Material provided.
════════════════════

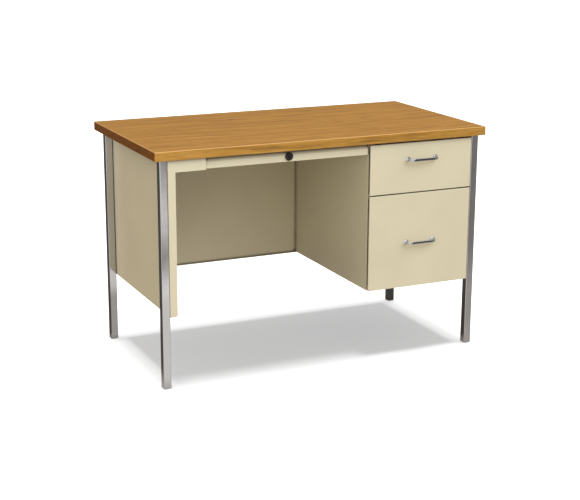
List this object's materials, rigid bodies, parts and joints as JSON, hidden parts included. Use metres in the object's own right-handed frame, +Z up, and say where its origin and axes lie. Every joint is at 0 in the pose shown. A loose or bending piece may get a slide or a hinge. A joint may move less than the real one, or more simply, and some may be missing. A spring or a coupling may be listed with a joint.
{
  "type": "desk",
  "caption": "Single-pedestal steel desk with a wood-grain top, square chrome legs, a modesty panel, a lockable centre drawer, a box drawer and a file drawer.",
  "frame": {"origin": "on the floor, under the middle of the top in plan", "axes": "+X to the sitter's right along the front, +Y to the back, +Z up; the drawer fronts face -Y"},
  "size_m": [1.1494, 0.621, 0.7493],
  "materials": {
    "oak_laminate": "satin wood-grain laminate",
    "oak_edge": "satin wood-grain edge band",
    "particle_board": "raw board",
    "backer_sheet": "matt",
    "putty_steel": "semi-gloss baked enamel",
    "chrome": "polished",
    "zinc_steel": "zinc plated",
    "black_plastic": "matt",
    "black_enamel": "satin black",
    "rubber": "matt"
  },
  "bodies": {
    "frame": {"top_core": "particle_board", "top_laminate": "oak_laminate", "top_backer": "backer_sheet", "top_edge_band": "oak_edge", "leg_front_left": "chrome", "leg_front_right": "chrome", "leg_rear_left": "chrome", "leg_rear_right": "chrome", "leg_end_plugs": "black_plastic", "levelling_glides": "black_plastic", "left_end_panel": "putty_steel", "left_end_liner": "putty_steel", "kneehole_trim": "putty_steel", "modesty_panel": "putty_steel", "pedestal_left_side": "putty_steel", "pedestal_right_side": "putty_steel", "pedestal_back": "putty_steel", "pedestal_top_rail": "putty_steel", "pedestal_middle_rail": "putty_steel", "pedestal_bottom_rail": "putty_steel", "centre_channel_hanger": "zinc_steel", "centre_channel_left": "zinc_steel", "centre_channel_right": "zinc_steel", "box_slide_outer_left": "zinc_steel", "box_slide_outer_right": "zinc_steel", "file_slide_outer_left": "zinc_steel", "file_slide_outer_right": "zinc_steel", "leg_bolts": "zinc_steel", "top_screws": "zinc_steel", "panel_screws": "zinc_steel", "drawer_bumpers": "rubber", "lock_strike": "zinc_steel"},
    "box_slide_middle": {"box_slide_middle_left": "zinc_steel", "box_slide_middle_right": "zinc_steel"},
    "file_slide_middle": {"file_slide_middle_left": "zinc_steel", "file_slide_middle_right": "zinc_steel"},
    "box_drawer": {"box_drawer_front": "putty_steel", "box_drawer_liner": "putty_steel", "box_drawer_body": "putty_steel", "box_drawer_pull": "chrome", "box_pull_screws": "zinc_steel", "box_slide_inner_left": "zinc_steel", "box_slide_inner_right": "zinc_steel"},
    "file_drawer": {"file_drawer_front": "putty_steel", "file_drawer_liner": "putty_steel", "file_drawer_body": "putty_steel", "file_drawer_pull": "chrome", "file_pull_screws": "zinc_steel", "file_slide_inner_left": "zinc_steel", "file_slide_inner_right": "zinc_steel", "file_hang_rails": "zinc_steel"},
    "centre_drawer": {"centre_drawer_front": "putty_steel", "centre_drawer_tray": "putty_steel", "pencil_tray": "black_plastic", "centre_runner_left": "zinc_steel", "centre_runner_right": "zinc_steel", "lock_housing": "black_enamel"},
    "lock": {"lock_plug": "black_enamel", "lock_cam": "zinc_steel"}
  },
  "joints": [
    {"name": "centre_drawer_slide", "type": "slide", "parent": "frame", "child": "centre_drawer", "axis": [0, -1, 0], "range_m": [0, 0.3]},
    {"name": "box_drawer_slide", "type": "slide", "parent": "frame", "child": "box_drawer", "axis": [0, -1, 0], "range_m": [0, 0.4]},
    {"name": "file_drawer_slide", "type": "slide", "parent": "frame", "child": "file_drawer", "axis": [0, -1, 0], "range_m": [0, 0.45]},
    {"name": "box_middle_slide", "type": "slide", "parent": "frame", "child": "box_slide_middle", "axis": [0, -1, 0], "range_m": [0, 0.2]},
    {"name": "file_middle_slide", "type": "slide", "parent": "frame", "child": "file_slide_middle", "axis": [0, -1, 0], "range_m": [0, 0.225]},
    {"name": "lock_turn", "type": "hinge", "parent": "centre_drawer", "child": "lock", "pos_m": [-0.1287, -0.2822, 0.7], "axis": [0, 1, 0], "range_deg": [0, 90]}
  ],
  "couplings": [
    {"joint": "box_middle_slide", "follows": "box_drawer_slide", "ratio": 0.5},
    {"joint": "file_middle_slide", "follows": "file_drawer_slide", "ratio": 0.5}
  ]
}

════════════════════

Exercise brief.
Write the whole listing out again. Keep every line exactly as it is.

Completed task.
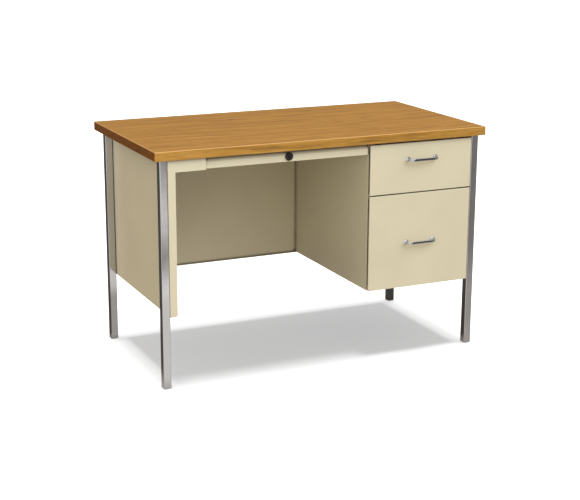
List this object's materials, rigid bodies, parts and joints as JSON, hidden parts included. Use metres in the object's own right-handed frame, +Z up, and say where its origin and axes lie. Every joint is at 0 in the pose shown. A loose or bending piece may get a slide or a hinge. A joint may move less than the real one, or more simply, and some may be missing. A spring or a coupling may be listed with a joint.
{
  "type": "desk",
  "caption": "Single-pedestal steel desk with a wood-grain top, square chrome legs, a modesty panel, a lockable centre drawer, a box drawer and a file drawer.",
  "frame": {"origin": "on the floor, under the middle of the top in plan", "axes": "+X to the sitter's right along the front, +Y to the back, +Z up; the drawer fronts face -Y"},
  "size_m": [1.1494, 0.621, 0.7493],
  "materials": {
    "oak_laminate": "satin wood-grain laminate",
    "oak_edge": "satin wood-grain edge band",
    "particle_board": "raw board",
    "backer_sheet": "matt",
    "putty_steel": "semi-gloss baked enamel",
    "chrome": "polished",
    "zinc_steel": "zinc plated",
    "black_plastic": "matt",
    "black_enamel": "satin black",
    "rubber": "matt"
  },
  "bodies": {
    "frame": {"top_core": "particle_board", "top_laminate": "oak_laminate", "top_backer": "backer_sheet", "top_edge_band": "oak_edge", "leg_front_left": "chrome", "leg_front_right": "chrome", "leg_rear_left": "chrome", "leg_rear_right": "chrome", "leg_end_plugs": "black_plastic", "levelling_glides": "black_plastic", "left_end_panel": "putty_steel", "left_end_liner": "putty_steel", "kneehole_trim": "putty_steel", "modesty_panel": "putty_steel", "pedestal_left_side": "putty_steel", "pedestal_right_side": "putty_steel", "pedestal_back": "putty_steel", "pedestal_top_rail": "putty_steel", "pedestal_middle_rail": "putty_steel", "pedestal_bottom_rail": "putty_steel", "centre_channel_hanger": "zinc_steel", "centre_channel_left": "zinc_steel", "centre_channel_right": "zinc_steel", "box_slide_outer_left": "zinc_steel", "box_slide_outer_right": "zinc_steel", "file_slide_outer_left": "zinc_steel", "file_slide_outer_right": "zinc_steel", "leg_bolts": "zinc_steel", "top_screws": "zinc_steel", "panel_screws": "zinc_steel", "drawer_bumpers": "rubber", "lock_strike": "zinc_steel"},
    "box_slide_middle": {"box_slide_middle_left": "zinc_steel", "box_slide_middle_right": "zinc_steel"},
    "file_slide_middle": {"file_slide_middle_left": "zinc_steel", "file_slide_middle_right": "zinc_steel"},
    "box_drawer": {"box_drawer_front": "putty_steel", "box_drawer_liner": "putty_steel", "box_drawer_body": "putty_steel", "box_drawer_pull": "chrome", "box_pull_screws": "zinc_steel", "box_slide_inner_left": "zinc_steel", "box_slide_inner_right": "zinc_steel"},
    "file_drawer": {"file_drawer_front": "putty_steel", "file_drawer_liner": "putty_steel", "file_drawer_body": "putty_steel", "file_drawer_pull": "chrome", "file_pull_screws": "zinc_steel", "file_slide_inner_left": "zinc_steel", "file_slide_inner_right": "zinc_steel", "file_hang_rails": "zinc_steel"},
    "centre_drawer": {"centre_drawer_front": "putty_steel", "centre_drawer_tray": "putty_steel", "pencil_tray": "black_plastic", "centre_runner_left": "zinc_steel", "centre_runner_right": "zinc_steel", "lock_housing": "black_enamel"},
    "lock": {"lock_plug": "black_enamel", "lock_cam": "zinc_steel"}
  },
  "joints": [
    {"name": "centre_drawer_slide", "type": "slide", "parent": "frame", "child": "centre_drawer", "axis": [0, -1, 0], "range_m": [0, 0.3]},
    {"name": "box_drawer_slide", "type": "slide", "parent": "frame", "child": "box_drawer", "axis": [0, -1, 0], "range_m": [0, 0.4]},
    {"name": "file_drawer_slide", "type": "slide", "parent": "frame", "child": "file_drawer", "axis": [0, -1, 0], "range_m": [0, 0.45]},
    {"name": "box_middle_slide", "type": "slide", "parent": "frame", "child": "box_slide_middle", "axis": [0, -1, 0], "range_m": [0, 0.2]},
    {"name": "file_middle_slide", "type": "slide", "parent": "frame", "child": "file_slide_middle", "axis": [0, -1, 0], "range_m": [0, 0.225]},
    {"name": "lock_turn", "type": "hinge", "parent": "centre_drawer", "child": "lock", "pos_m": [-0.1287, -0.2822, 0.7], "axis": [0, 1, 0], "range_deg": [0, 90]}
  ],
  "couplings": [
    {"joint": "box_middle_slide", "follows": "box_drawer_slide", "ratio": 0.5},
    {"joint": "file_middle_slide", "follows": "file_drawer_slide", "ratio": 0.5}
  ]
}